The processing steps (data preparation and alignment) to produce the various data sets were entirely different. The format is not the same, and the processing quality of each of the resources is expected to be different, as well. For details on the resources and on the overlap between them, see the detailed descriptions of the resources at http://ipsc.jrc.ec.europa.eu/index.php?id=61.


The public data release is in line with the general effort of the European Commission to support multilingualism, language diversity and the re-use of Commission information. It follows the release of the JRC-Acquis parallel corpus in 2006 (over 1 billion words in 22 languages), of the DGT-TM Translation Memory since 2007, the multilingual named entity resource JRC-Names in 2011, the multilingual multi-label classification tool (and accompanying text data) JRC EuroVoc Indexer (JEX) (22 languages), and further smaller multilingual resources. See http://ipsc.jrc.ec.europa.eu/index.php?id=61 for more information on these resources.

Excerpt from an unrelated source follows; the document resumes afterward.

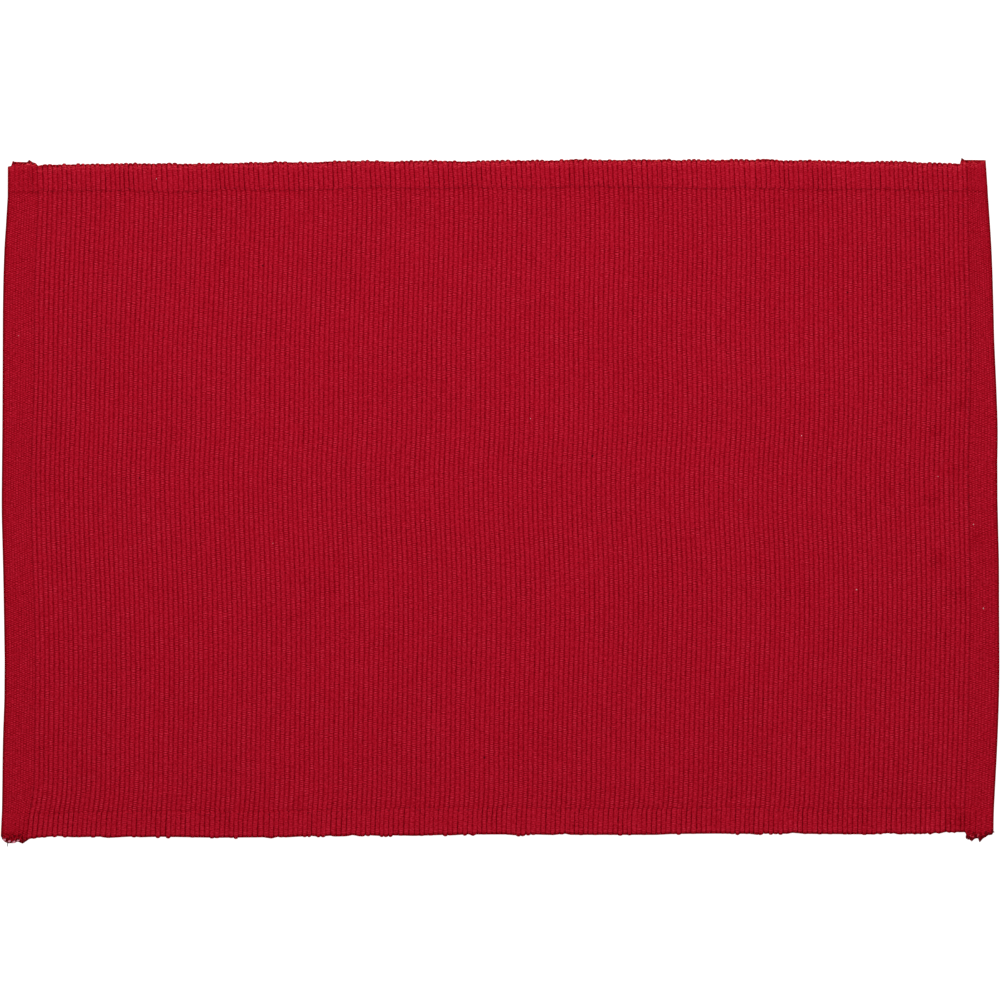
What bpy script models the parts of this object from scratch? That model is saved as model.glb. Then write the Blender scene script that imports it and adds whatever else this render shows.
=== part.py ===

DGT-ACQUIS is a large parallel corpus in electronic form. It can be used by specialists in computational linguistics to train statistical machine translation software, to generate multilingual dictionaries, to train and test multilingual information extraction software, to carry out testing and training of summarisation or discourse analysis software, to train and test cross-lingual clustering and classification, and more. Parallel corpora are also particularly useful for annotation projection across languages <http://publications.jrc.ec.europa.eu/repository/handle/111111111/1/simple-search?query=%28%28author%3ASteinberger%29+AND+%28title%3AAnnotation+title%3AParallel%29%29&from_advanced=true&conjunction3=AND&field4=type&conjunction2=AND&field3=ANY&field2=title&conjunction1=AND&query4=&field1=author&query1=Steinberger&query2=Annotation+Parallel&query3=&num_search_field=4> , which saves annotation effort and thus facilitates the development of highly multilingual text processing software.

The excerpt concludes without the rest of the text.